Так, может, и не стоило тратить время на борьбу с ветряными мельницами? Действительно, в сравнении с тем разгромом, который случился в биологии, гонения на кибернетику на практике кажутся чисто терминологическими, и вроде бы ничему и не помешали: никого не посадили, не разогнали ни одной научной школы, а претензии кибернетики на «теорию всего» со временем рассосались сами собой.

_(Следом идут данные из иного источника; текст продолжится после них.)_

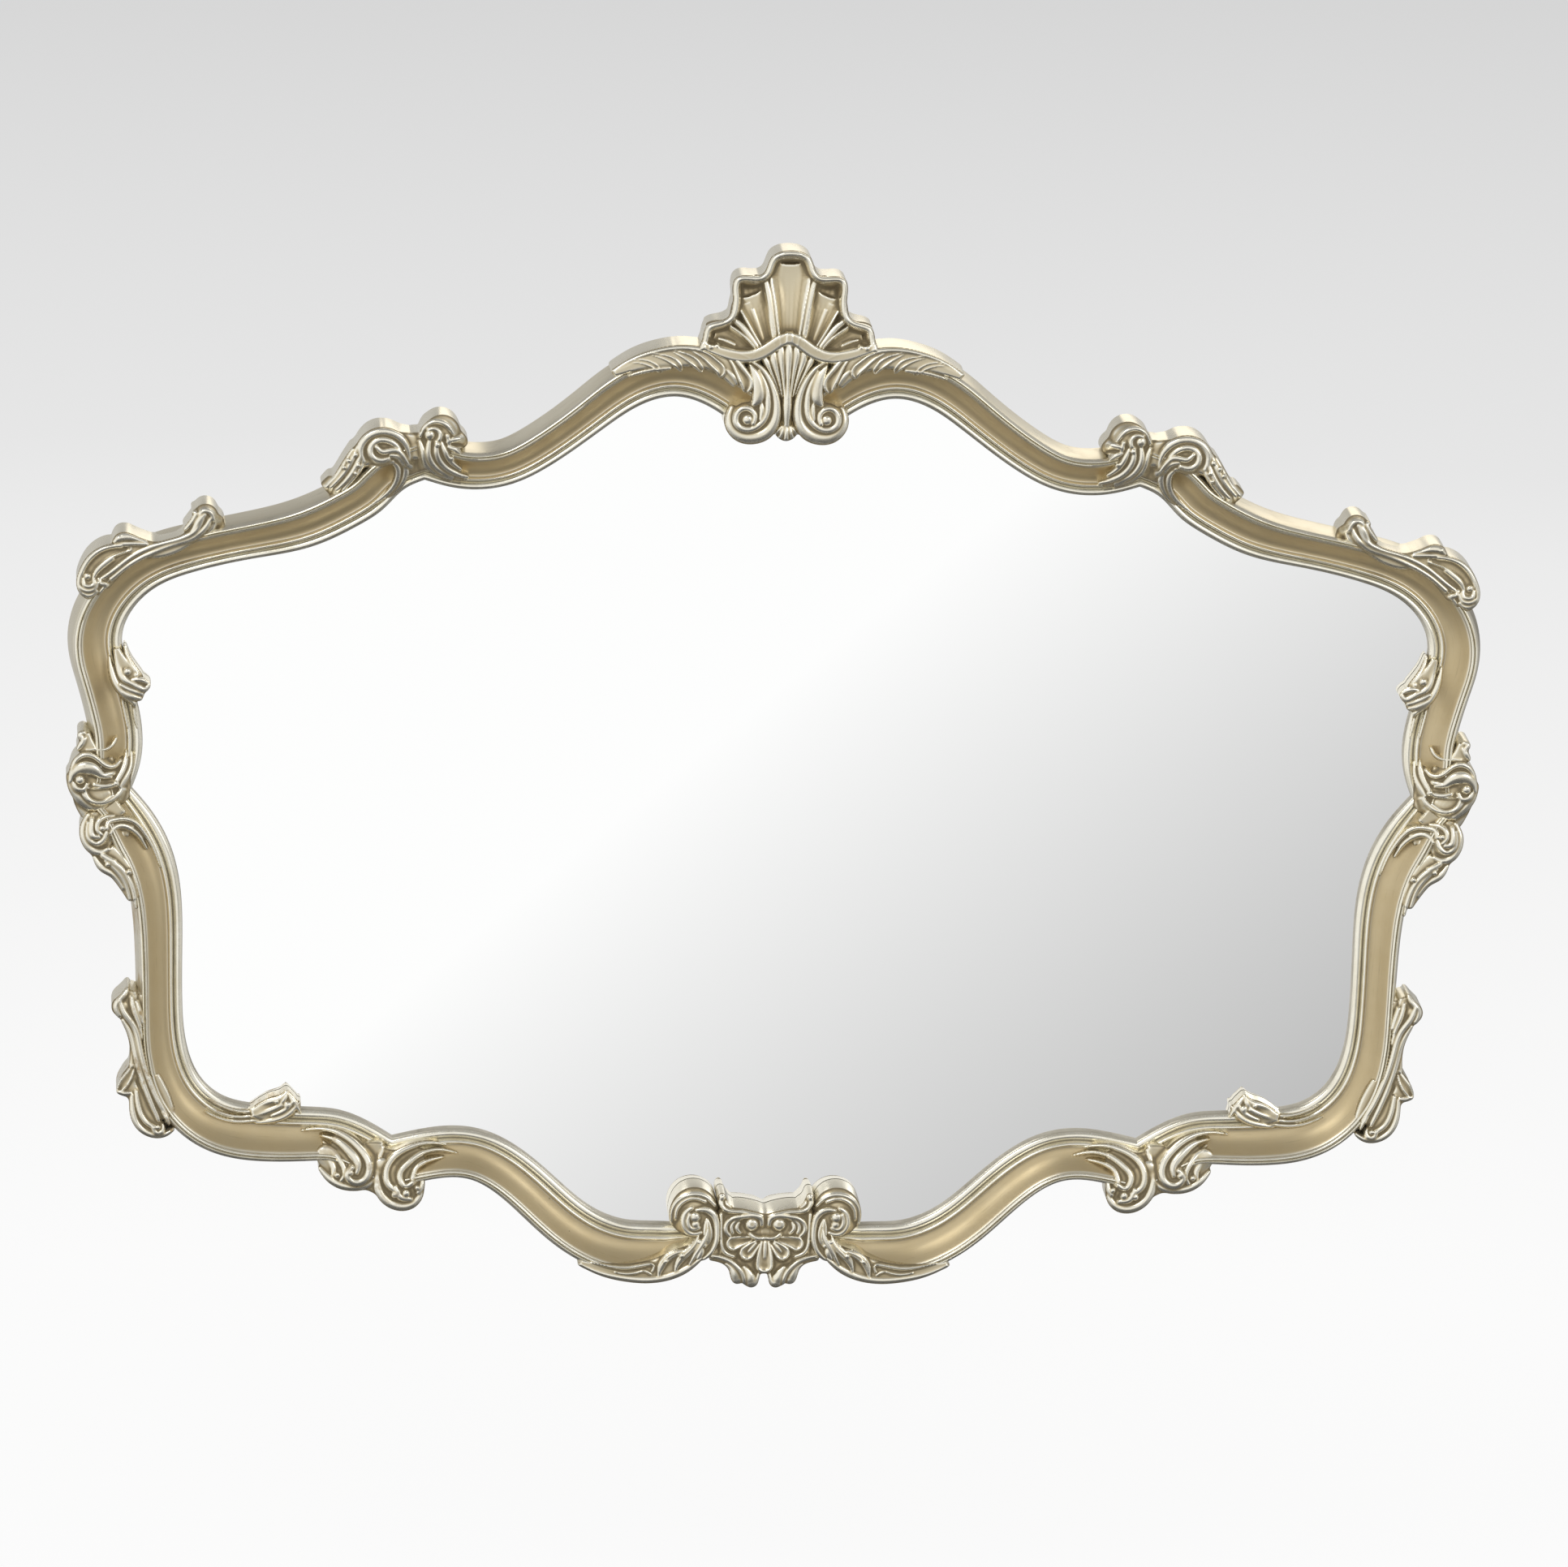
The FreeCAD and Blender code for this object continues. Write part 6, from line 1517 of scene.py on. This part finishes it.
def folded_strap():
    """The strap: a plate with a rounded foot, its top folded over into the eye."""
    line = [(EYE_Y - EYE, STRAP_FOOT + FOOT_ROUND * (1 - cos(a)), FOOT_ROUND + FOOT_ROUND * sin(a))
            for a in np.linspace(0.12, pi / 2, 8)]
    line += [(EYE_Y - EYE, z, STRAP_HALF) for z in np.linspace(STRAP_FROM, STRAP_TO, 8)]
    line += [(EYE_Y - EYE * cos(a), EYE * sin(a), STRAP_HALF) for a in np.linspace(0, radians(EYE_TURN), 20)]
    spots = np.array([row[:2] for row in line])
    way = np.gradient(spots, axis=0)
    way /= np.linalg.norm(way, axis=1)[:, None]
    points = []
    for (y, z, half), (dy, dz) in zip(line, way):
        ring = [(half - 0.3, PLATE_HALF), (half, 0.3), (half, -0.3), (half - 0.3, -PLATE_HALF)]
        ring += [(-x, up) for x, up in ring[::-1]]
        points += [((HANGER_X + x) * MM, (y + dz * up) * MM, (z - dy * up) * MM) for x, up in ring]
    ends = [tuple(range(8))[::-1], tuple(range(len(points) - 8, len(points)))]
    return closed_mesh("hanger_strap", points, ends + bands(len(line), 8))


def turned(x, z, u, v, turn, y):
    """A point u, v from the middle x, z, turned about it, in metres."""
    return (x + u * cos(turn) - v * sin(turn)) * MM, y * MM, (z + u * sin(turn) + v * cos(turn)) * MM


def turn_button(name, side):
    """A flat bar with round ends and broken edges, drilled for its screw."""
    own = nodes[f"{name}_turn_button_{side}"]
    spots = np.array([tuple(own.matrix_world @ vertex.co) for vertex in own.data.vertices]) / MM
    x, _, z = PIVOTS[f"{name}_button_{side}"]
    middle = (spots.max(axis=0) + spots.min(axis=0)) / 2
    turn = atan2(middle[2] - z, middle[0] - x)
    rim = [(far + BUTTON_HALF * cos(a), BUTTON_HALF * sin(a))
           for far, start in ((BUTTON_LENGTH, -pi / 2), (0, pi / 2))
           for a in np.linspace(start, start + pi, 17)]
    points = []
    for depth, inset, hole in BUTTON_RIMS:
        for u, v in rim:
            if hole:
                size = hypot(u, v)
                u, v = u / size * BUTTON_HOLE, v / size * BUTTON_HOLE
            else:
                mid = min(max(u, 0.0), BUTTON_LENGTH)
                u, v = mid + (u - mid) * (1 - inset / BUTTON_HALF), v * (1 - inset / BUTTON_HALF)
            points.append(turned(x, z, u, v, turn, depth))
    faces = bands(len(BUTTON_RIMS), len(rim), closed=True)
    return closed_mesh(f"{name}_turn_button_{side}", points, faces, 25)


def screw_parts(x, z, base, turn, points, faces):
    """A domed head with one slot, standing on its shank; base is the y of the head's underside."""
    across = [SCREW_EDGE * sin(radians(a)) for a in (-90, -72, -55, -40, -26, -15, 15, 26, 40, 55, 72, 90)]
    across = sorted(across + [-0.46, -0.42, 0.42, 0.46])
    start, steps = len(points), 13
    for layer in (1, 0):
        for u in across:
            half = sqrt(SCREW_HEAD ** 2 - u ** 2)
            for k in range(steps):
                v = half * sin(radians(-90 + 180 * k / (steps - 1)))
                size = min(hypot(u, v) / SCREW_HEAD, 1.0)
                tall = HEAD_RIM + HEAD_DOME * sqrt(max(1 - size ** 2, 0.0))
                tall = min(tall, SLOT_FLOOR) if abs(u) < SLOT_HALF else tall
                points.append(turned(x, z, u, v, turn, base + tall * layer))
    rows, layer = len(across), len(across) * steps
    for i in range(rows - 1):
        for k in range(steps - 1):
            a = start + i * steps + k
            b = a + layer
            faces += [(a, a + 1, a + steps + 1, a + steps), (b + steps, b + steps + 1, b + 1, b)]
    edge = [start + i * steps for i in range(rows)]
    edge += [start + (rows - 1) * steps + k for k in range(1, steps)]
    edge += [start + i * steps + steps - 1 for i in range(rows - 2, -1, -1)]
    edge += [start + k for k in range(steps - 2, 0, -1)]
    faces += [(a, b, b + layer, a + layer) for a, b in zip(edge, edge[1:] + edge[:1])]
    start = len(points)
    for y, size in SHANK:
        points += [((x + size * cos(a)) * MM, (base + y) * MM, (z + size * sin(a)) * MM)
                   for a in np.linspace(0, 2 * pi, 17)[:-1]]
    shank = [tuple(range(16)), tuple(range(32, 48))[::-1]] + bands(3, 16)
    faces += [tuple(start + i for i in face) for face in shank]


def screws(name, places):
    """A set of screws as one piece, each with its slot turned another way."""
    points, faces = [], []
    for number, (x, z, base) in enumerate(places):
        screw_parts(x, z, base, 0.4 + number * 1.9, points, faces)
    placed(name, closed_mesh(name, points, faces, 30), steel, stands_for=[name])


placed_pair("hanger_ring_piece", "hanger_ring", wire_ring(), steel, body="ring")
placed_pair("hanger_strap_piece", "hanger_strap", folded_strap(), steel)
for name in BUTTONS:
    for side in SIDES:
        placed(f"{name}_button_piece_{side}", turn_button(name, side), steel, body=f"{name}_button_{side}",
               stands_for=[f"{name}_turn_button_{side}"])
ring_pivots = [PIVOTS[f"ring_{side}"] for side in SIDES]
button_pivots = [PIVOTS[f"{name}_button_{side}"] for side in SIDES for name in BUTTONS]
screws("hanger_screws", [(x, z, HEADS_ON_STRAP) for x, _, _ in ring_pivots for z in HANGER_SCREW_PLACES])
screws("button_screws", [(x, z, HEADS_ON_BUTTON) for x, _, z in button_pivots])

Нет, борьба за кибернетику не была пустым времяпрепровождением. Кибернетику надо было защищать уже потому, что в то время этим словом обозначался широкий круг проблем, стоявших на острие научного прогресса. Книга Норберта Винера и в самом деле оказала огромное влияние на все последующее развитие науки, и ее необходимо было извлечь из спецхрана, независимо от того, прав он был, или ошибался, пытаясь основать новую дисциплину. Можно ли было поехать на «кибернетический» конгресс, чему бы он ни был посвящен на самом деле, если само это слово находится под запретом, а книжки с таким названием в заголовке выдавались строго по допуску? Можно ли было заниматься искусственным интеллектом, машинным переводом, распознаванием образов, если эти дисциплины были тогда прочно привязаны к запретному термину?

Нельзя не согласиться, что в ту эпоху «бури и натиска» значение многих направлений было преувеличено, а в таких областях, как, например, машинный перевод, доминировал необоснованный оптимизм, повлекший слишком мало практических достижений. Причем это характерно для всей мировой науки — и нашей, и западной. Но синергия таких по видимости далеких друг от друга направлений, как, например, биология, лингвистика и теория информации, поиск общих закономерностей в разных областях, стали с тех пор мейнстримом науки. Потому без реабилитации кибернетики мы, наверное, не перестали бы успешно строить субконтинентальные ракеты, зато остались бы навеки на периферии мировой научной мысли. Вот против этого и сражались Анатолий Китов и его соратники.